= Chamber of Deputies Caucus of the Civic Democratic Party =

Parliamentary group in the Czech Republic

The Chamber of Deputies Caucus of the Civic Democratic Party is a parliamentary group in the Czech Republic. It currently has 25 members.

==Leadership==

| Position | Name | Region |
|---|---|---|
| Chairman | Zbyněk Stanjura | Moravian-Silesian Region |
| 1st Deputy Chairwoman | Jana Černochová | Prague |
| Deputy Chairman | Jan Bauer | South Bohemian Region |
| Deputy Chairman | Ivan Adamec | Hradec Králové Region |
| Deputy Chairman | Marek Benda | Prague |

==History==
The caucus was established in 1991 when ODS split from Civic Forum. 33 Deputies joined the Caucus.

===2013-2017===
The Caucus was reduced to 16 members following the 2013 legislative election. Zbyněk Stanjura became the Chairman. Jiří Pospíšil left the Caucus in 2014 leaving it with 15 members.

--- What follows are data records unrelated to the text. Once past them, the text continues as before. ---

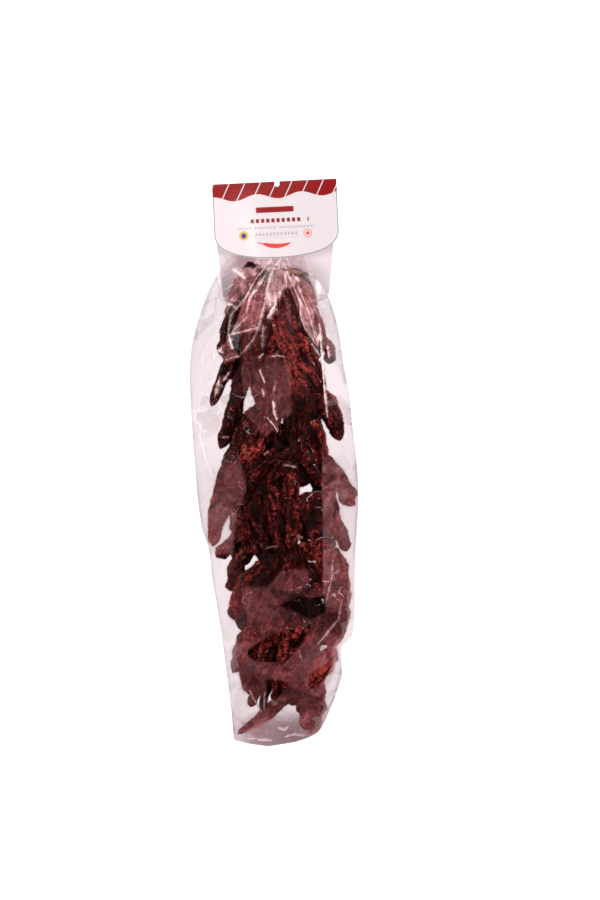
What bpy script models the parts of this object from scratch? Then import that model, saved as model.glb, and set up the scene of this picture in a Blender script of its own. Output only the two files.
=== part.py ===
"""A string of long dried peppers in a clear film bag that a folded header card closes, lying face up.

Metres, +Z up, +Y towards the card's fold. The origin is under the middle of the object, at the level it rests on.
There are two solids: the folded card, and the filled bag out to its uneven outline.
Lengths below are in millimetres, and MM turns them into metres.
"""

import math

import bmesh
import bpy
import numpy as np

MM = 0.001

# The bag's side folds and its height, each as (Y, value) from the card's fold down to the foot.
LEFT_FOLD = (
    (337, -50), (300, -46), (262, -47), (244, -52.5), (228, -65), (207, -78), (186, -88.6), (160, -96.4),
    (133, -101.6), (108, -103), (69, -101.6), (-6, -96.4), (-51, -92.4), (-79, -88), (-104, -80), (-140, -75.6),
    (-181, -68.7), (-229, -61.7), (-274, -56), (-308, -52), (-339, -49), (-345, -31), (-347.8, -11),
)
RIGHT_FOLD = (
    (337, 52), (300, 42), (262, 34), (244, 38), (228, 50), (213, 60), (199, 68), (160, 79), (120, 85), (81, 92),
    (42, 96), (3, 100.7), (-42, 103), (-84, 101), (-126, 98.7), (-181, 98.7), (-209, 96), (-229, 82),
    (-257, 83), (-277, 78), (-307, 66.5), (-319, 61), (-330, 54.5), (-336, 45), (-343, 25), (-347.8, -3),
)
CROWN = (
    (337, 3.5), (300, 16), (249, 31), (205, 50), (172, 60), (120, 62), (60, 59), (-20, 57), (-110, 55),
    (-200, 56), (-250, 50), (-285, 40), (-310, 28), (-330, 17), (-347.8, 4),
)
FOLD_HEIGHT = 0.38  # the side fold's height as a share of the crown
FLAT_SHARE = 0.62  # the flat part of the underside as a share of the width
STATION_STEP = 8.8
FOOT_STATIONS = (-347.8, -346.6, -345, -342, -338, -333, -327, -319, -310)
TOP_COLUMNS = 41
EDGE_CROWDING = 0.35  # 0 spaces the columns evenly, 1 crowds them at the side folds
UNDERSIDE = (0.92, 0.8, FLAT_SHARE, 0, -FLAT_SHARE, -0.8, -0.92)

# The peppers that press on the film hang in rows down the string.
PEPPER_ROW_STEP = 42
PEPPER_LENGTH = (85, 125)
PEPPER_WIDTH = (22, 32)
PEPPER_RELIEF = 9
PLEATS = 13
PLEAT_RELIEF = 1.6

# The header card, measured from the middle of its fold: "down" runs along a flap, "across" along the fold.
CARD_THICKNESS = 0.5
CARD_FOLD_Y = 343.9
CARD_TURN = math.radians(2.8)
CARD_HALF_WIDTH = 76.3
FOLD_RADIUS = 1.7
FRONT_SIDE, FRONT_LENGTH, FRONT_ROUNDING = 62, 95.5, 2.3
BACK_LENGTH, BACK_TAPER, BACK_CORNER, BACK_ROUNDING = 152, 12, 30, 2.4
FRONT_LIFT = 28
NOTCH_ACROSS, NOTCH_WIDTH, NOTCH_DEPTH = 3.3, 6, 6.5
CLEARANCE = 0.4


def level_curve(points, at):
    """A smooth curve through (position, value) points that never overshoots them (Fritsch and Carlson)."""
    x, y = np.array(sorted(points), float).T
    slope = np.diff(y) / np.diff(x)
    tangent = np.zeros_like(y)
    same_way = slope[:-1] * slope[1:] > 0
    tangent[1:-1][same_way] = 2 / (1 / slope[:-1][same_way] + 1 / slope[1:][same_way])
    tangent[0], tangent[-1] = slope[0], slope[-1]
    i = np.clip(np.searchsorted(x, at, side="right") - 1, 0, len(x) - 2)
    width = x[i + 1] - x[i]
    t = np.clip((at - x[i]) / width, 0, 1)
    start = (2 * t**3 - 3 * t**2 + 1) * y[i] + (t**3 - 2 * t**2 + t) * width * tangent[i]
    return start + (3 * t**2 - 2 * t**3) * y[i + 1] + (t**3 - t**2) * width * tangent[i + 1]


def to_card(x, y):
    """Across and down on the card for a place in X and Y."""
    away = CARD_FOLD_Y - y
    across = x * math.cos(CARD_TURN) - away * math.sin(CARD_TURN)
    return across, away * math.cos(CARD_TURN) + x * math.sin(CARD_TURN)


def from_card(across, down):
    x = across * math.cos(CARD_TURN) + down * math.sin(CARD_TURN)
    return x, CARD_FOLD_Y + across * math.sin(CARD_TURN) - down * math.cos(CARD_TURN)


def front_height(across, down):
    """The front flap's middle layer: it leans up over the gathered neck and waves across its width."""
    lift = np.clip(down / FRONT_LENGTH, 0, 1.2) ** 1.1
    hump = 1 - 0.62 * np.abs((across + 6) / CARD_HALF_WIDTH) ** 1.7
    wave = 1.6 * np.cos((across + 34) / 11.5) * np.exp(-(((across + 8) / 52) ** 2))
    return CARD_THICKNESS / 2 + 2 * FOLD_RADIUS + lift * (FRONT_LIFT * hump + wave)


def pepper_ridges():
    """Rows of (root x, root y, direction x, direction y, length, width), leaning out from the string."""
    dice = np.random.default_rng(7)
    ridges = []
    for row, y in enumerate(np.arange(232, -275, -PEPPER_ROW_STEP)):
        for side in (-1, 0, 1):
            length = dice.uniform(*PEPPER_LENGTH)
            lean = math.radians(side * 24 + dice.uniform(-9, 9))
            root = (side * 24 + dice.uniform(-5, 5), y + side * (-1) ** row * 12)
            ridges.append((*root, math.sin(lean), -math.cos(lean), length, dice.uniform(*PEPPER_WIDTH)))
    return np.array(ridges)


RIDGES = pepper_ridges()


def ridge_relief(x, y):
    """How far the nearest pepper lifts the film above the hollows between them."""
    root_x, root_y, dir_x, dir_y, length, width = RIDGES.T[:, :, None, None]
    along = ((x - root_x) * dir_x + (y - root_y) * dir_y) / length
    across = (x - root_x) * dir_y - (y - root_y) * dir_x
    half = width / 2 * np.clip(1.15 - 0.75 * np.clip(along, 0, 1) ** 2, 0.2, 1)
    ends = np.clip(np.minimum(along + 0.08, 1.02 - along) * 7, 0, 1)
    return PEPPER_RELIEF * (np.sqrt(np.clip(1 - (across / half) ** 2, 0, 1)) * np.sqrt(ends)).max(axis=0)


def pleat_relief(x, y):
    """Folds that fan out from the gathered neck and die away down the bag."""
    neck_x, neck_y = -6, 290
    angle = np.arctan2(x - neck_x, neck_y - y)
    reach = np.hypot(x - neck_x, y - neck_y)
    return PLEAT_RELIEF * np.cos(angle * PLEATS) * np.exp(-(((reach - 70) / 60) ** 2))


def bag_stations():
    rest = np.arange(-300, 328, STATION_STEP)
    return np.concatenate([FOOT_STATIONS, rest, [332, 337]])


def bag_sections():
    """The bag's rings, one for each station: (station, ring point, 3) in millimetres."""
    y = bag_stations()[:, None]
    left, right, crown = (level_curve(table, y) for table in (LEFT_FOLD, RIGHT_FOLD, CROWN))
    middle, half = (left + right) / 2, (right - left) / 2
    fold = FOLD_HEIGHT * crown
    rest = np.where(y > 186, CARD_THICKNESS + CLEARANCE, 0.0)

    even = np.linspace(-1, 1, TOP_COLUMNS)[None, :]
    across = even + EDGE_CROWDING * (np.sin(even * math.pi / 2) - even)
    top_x = middle + half * across
    top_y = y + 0 * across
    neck_share = np.clip((y - 200) / 45, 0, 1)
    dome = (1 - np.abs(across) ** 2.4) ** (1.25 - 0.75 * neck_share)
    filled = np.clip((crown - 10) / 30, 0, 1)
    relief = (ridge_relief(top_x, top_y) - 0.5 * PEPPER_RELIEF) * filled + pleat_relief(top_x, top_y)
    top_z = fold + (crown - fold) * dome + relief * (1 - across**4)
    under_flap = front_height(*to_card(top_x, top_y)) - CARD_THICKNESS / 2 - CLEARANCE
    limit = under_flap + np.clip(244 - top_y, 0, None) * 0.9
    top_z = np.clip(np.minimum(top_z, limit), rest + 0.8, None)

    across = np.array(UNDERSIDE)[None, :]
    lift = np.clip((np.abs(across) - FLAT_SHARE) / (1 - FLAT_SHARE), 0, 1) ** 2
    under_z = rest + (top_z[:, [0]] - rest) * lift
    under = np.stack([middle + half * across, y + 0 * across, under_z], axis=-1)
    return np.concatenate([np.stack([top_x, top_y, top_z], axis=-1), under], axis=1)


def add_object(name, mesh, collection):
    made = bpy.data.objects.new(name, mesh)
    collection.objects.link(made)
    return made


def loft(name, rings):
    """A closed mesh through rings of points, with a flat cap at each end."""
    shape = bmesh.new()
    rows = [[shape.verts.new(point * MM) for point in ring] for ring in rings]
    for near, far in zip(rows, rows[1:]):
        for i in range(len(near)):
            j = (i + 1) % len(near)
            shape.faces.new((near[i], near[j], far[j], far[i]))
    shape.faces.new(rows[0][::-1])
    shape.faces.new(rows[-1])
    bmesh.ops.recalc_face_normals(shape, faces=shape.faces)
    bmesh.ops.triangulate(shape, faces=[face for face in shape.faces if len(face.verts) > 4])
    mesh = bpy.data.meshes.new(name)
    shape.to_mesh(mesh)
    shape.free()
    return mesh


def card_rows():
    """The card's middle layer from the front flap's lower edge, over the fold, to the back flap's lower edge."""
    across = np.sin(np.linspace(-1, 1, 21) * math.pi / 2)
    width = across * CARD_HALF_WIDTH
    front_end = FRONT_SIDE + (FRONT_LENGTH - FRONT_SIDE) * (1 - np.abs(across) ** FRONT_ROUNDING) ** (
        1 / FRONT_ROUNDING
    )
    back_end = BACK_LENGTH - BACK_CORNER * (1 - (1 - np.abs(across) ** 5) ** (1 / BACK_ROUNDING))
    rows = []
    for share in np.linspace(1, 0, 13):
        down = FOLD_RADIUS + (front_end - FOLD_RADIUS) * share
        rows.append(np.stack([*from_card(width, down), front_height(width, down)], axis=-1))
    for turn in np.linspace(0, math.pi, 6)[1:-1]:
        down = FOLD_RADIUS * (1 - math.sin(turn)) + 0 * width
        height = CARD_THICKNESS / 2 + FOLD_RADIUS * (1 + math.cos(turn)) + 0 * width
        rows.append(np.stack([*from_card(width, down), height], axis=-1))
    for share in np.linspace(0, 1, 11):
        down = FOLD_RADIUS + (back_end - FOLD_RADIUS) * share
        taper = 1 - BACK_TAPER / CARD_HALF_WIDTH * (down / BACK_LENGTH) ** 1.5
        rows.append(np.stack([*from_card(width * taper, down), 0 * width + CARD_THICKNESS / 2], axis=-1))
    return rows


def sheet(name, rows):
    """An open mesh through rows of points."""
    shape = bmesh.new()
    grid = [[shape.verts.new(point * MM) for point in row] for row in rows]
    for near, far in zip(grid, grid[1:]):
        for i in range(len(near) - 1):
            shape.faces.new((near[i], near[i + 1], far[i + 1], far[i]))
    mesh = bpy.data.meshes.new(name)
    shape.to_mesh(mesh)
    shape.free()
    return mesh


def notch_cutter(collection):
    """A round-ended slot through both layers at the fold, open towards +Y."""
    shape = bmesh.new()
    radius = NOTCH_WIDTH / 2 * MM
    bmesh.ops.create_cone(shape, cap_ends=True, segments=24, radius1=radius, radius2=radius, depth=20 * MM)
    for corner in shape.verts:
        if corner.co.y > radius / 50:
            corner.co.y += 10 * MM
    mesh = bpy.data.meshes.new("hanging_notch")
    shape.to_mesh(mesh)
    shape.free()
    cutter = add_object("hanging_notch", mesh, collection)
    x, y = from_card(NOTCH_ACROSS, NOTCH_DEPTH - NOTCH_WIDTH / 2)
    cutter.location = (x * MM, y * MM, 0)
    cutter.rotation_euler.z = CARD_TURN
    cutter.hide_render = True
    cutter.display_type = "WIRE"
    return cutter


def finish_of(name, colour, roughness, coat):
    material = bpy.data.materials.new(name)
    material.use_nodes = True
    surface = material.node_tree.nodes["Principled BSDF"]
    surface.inputs["Base Color"].default_value = (*colour, 1)
    surface.inputs["Roughness"].default_value = roughness
    surface.inputs["Coat Weight"].default_value = coat
    return material


def make_card(parts, cutters):
    card = add_object("header_card", sheet("header_card", card_rows()), parts)
    layer = card.modifiers.new("thickness", "SOLIDIFY")
    layer.thickness = CARD_THICKNESS * MM
    layer.offset = 0
    cut = card.modifiers.new("notch", "BOOLEAN")
    cut.operation = "DIFFERENCE"
    cut.object = notch_cutter(cutters)
    card.data.materials.append(finish_of("coated_card", (0.88, 0.80, 0.82), 0.35, 0.3))


def make_bag(parts):
    bag = add_object("filled_bag", loft("filled_bag", bag_sections()), parts)
    bag.data.shade_smooth()
    bag.data.materials.append(finish_of("film_over_peppers", (0.06, 0.012, 0.01), 0.3, 0.8))


def new_collection(name):
    made = bpy.data.collections.new(name)
    bpy.context.scene.collection.children.link(made)
    return made


def main():
    for thing in list(bpy.data.objects):
        bpy.data.objects.remove(thing, do_unlink=True)
    parts = new_collection("string_of_dried_peppers")
    cutters = new_collection("cutters")
    make_card(parts, cutters)
    make_bag(parts)


main()
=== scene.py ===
"""Dresses a bagged string of dried peppers: every pepper, the film drawn over them and the printed card.

Lengths are in millimetres and MM turns them into metres. Z is up, Y runs along the string to the card's fold.
"""
import math

import bmesh
import bpy
import numpy as np
from mathutils import Matrix, Vector
from mathutils.geometry import delaunay_2d_cdt


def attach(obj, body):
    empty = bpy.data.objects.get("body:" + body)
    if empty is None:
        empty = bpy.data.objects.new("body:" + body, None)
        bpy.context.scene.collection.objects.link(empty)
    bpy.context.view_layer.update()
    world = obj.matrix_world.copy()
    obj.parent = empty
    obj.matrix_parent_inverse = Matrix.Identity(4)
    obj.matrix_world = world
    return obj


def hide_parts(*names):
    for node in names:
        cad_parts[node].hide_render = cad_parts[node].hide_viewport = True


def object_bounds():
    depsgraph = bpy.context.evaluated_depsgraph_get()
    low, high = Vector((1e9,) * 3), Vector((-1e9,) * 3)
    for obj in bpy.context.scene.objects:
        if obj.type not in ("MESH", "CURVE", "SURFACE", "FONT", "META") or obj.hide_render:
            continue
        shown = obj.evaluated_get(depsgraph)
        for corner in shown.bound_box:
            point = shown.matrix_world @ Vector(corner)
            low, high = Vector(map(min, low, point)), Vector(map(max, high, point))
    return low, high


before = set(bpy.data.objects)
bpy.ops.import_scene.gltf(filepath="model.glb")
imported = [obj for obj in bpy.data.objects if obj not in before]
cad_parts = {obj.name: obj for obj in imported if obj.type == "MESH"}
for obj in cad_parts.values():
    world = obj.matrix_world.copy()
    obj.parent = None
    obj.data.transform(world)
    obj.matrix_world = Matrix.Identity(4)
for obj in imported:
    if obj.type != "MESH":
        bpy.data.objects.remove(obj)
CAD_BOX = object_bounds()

MM = 0.001


# ---------------------------------------------------------------- node trees


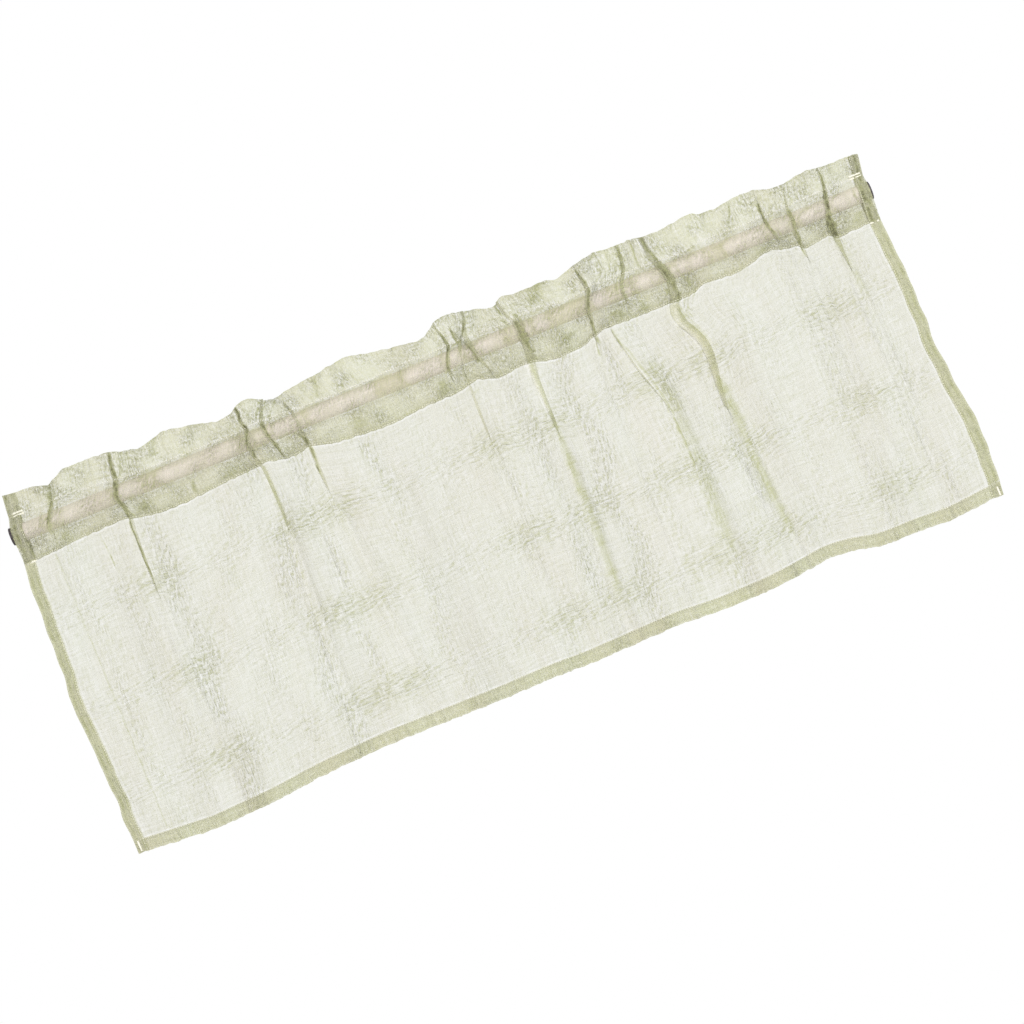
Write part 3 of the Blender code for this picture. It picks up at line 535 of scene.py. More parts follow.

Pospíšil was then elected a Member of European Parliament and gave up his seat in the Chamber of Deputies. He was replaced by Vladislav Vilímec and the caucus returned to 16 seats. Alfred Beznoska left the Chamber in March 2017 and was replaced by Jan Skopeček.

===Since 2017===
The caucus consisted of 25 members following the 2017 election.